Wybór terminu akcji był nie tyle symboliczny co prozaiczny. Spodziewano się, że czczący „robotnicze święto” funkcjonariusze UB będą wieczorem odurzeni spożytym alkoholem. „Pijane świnie – tak mówił o nich ojciec” – wspomina Ewa Borodzicz.
Akcja – którą można zobaczyć w filmie „Historia Roja, czyli w ziemi lepiej słychać” (2016) Jerzego Zalewskiego – okazała się spektakularnym sukcesem. Z uczestniczących w niej 60 żołnierzy NSZ zginął tylko jeden – Julian Henryk Pszczółkowski „Myśliwiec”, komendant Okręgu II – Mazowsze-Północne NSZ. Straty UB wyniosły 9 zabitych i kilkunastu rannych.
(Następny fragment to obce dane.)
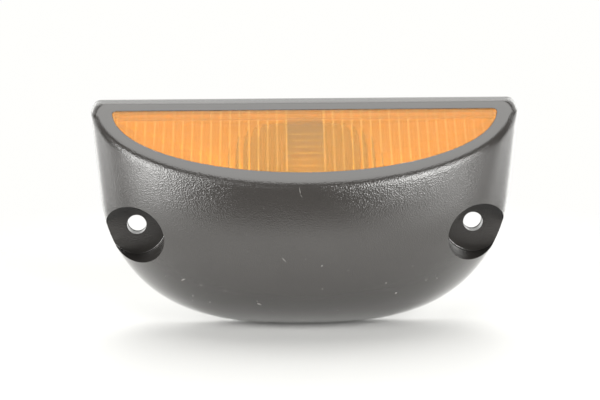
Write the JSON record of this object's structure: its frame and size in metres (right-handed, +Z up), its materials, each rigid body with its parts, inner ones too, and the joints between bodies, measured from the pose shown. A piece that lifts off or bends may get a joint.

W gronie ofiar śmiertelnych znaleźli się komendant posterunku Milicji Obywatelskiej Ignacy Boczar i jego zastępca Czesław Kuczyński rozstrzelani nad ranem 2 maja wyrokiem sądu polowego za znęcanie się nad więźniami aresztu. (Ignacy Boczar w latach 1974-90 był patronem szkoły w Makowie Mazowieckim - obecnie noszącej imię Żołnierzy Armii Krajowej).
Elżbieta Strzeszewska odnalazła w archiwach IPN wiersz Zygmunta Góreckiego, który – zarekwirowany podczas aresztowania przez UB – stał się jednym z „dowodów rzeczowych” w procesie, w wyniku którego mający literackie ambicje żołnierz NSZ spędził lata 1946-51 w warszawskim więzieniu Toledo i w Rawiczu. „Witaj nam Polsko uboga, obdarta! / Matko Ojczyzno, krwią synów strapiona- / Czy znowu masz być na dwoje rozdarta? / Wolą czerwonych? Granicą Curzona?” – pisał Górecki oddając emocje Polaków, których młodość wypadła w tamtych czasach.
„Przez kilka ostatnich lat dostawałam regularnie zaproszenia na obchody rocznicy tej akcji. W tym roku jednak – mimo, że akurat wypada okrągła, osiemdziesiąta rocznica, w skrzynce pocztowej nic nie znalazłam” – mówi PAP Ewa Borodzicz.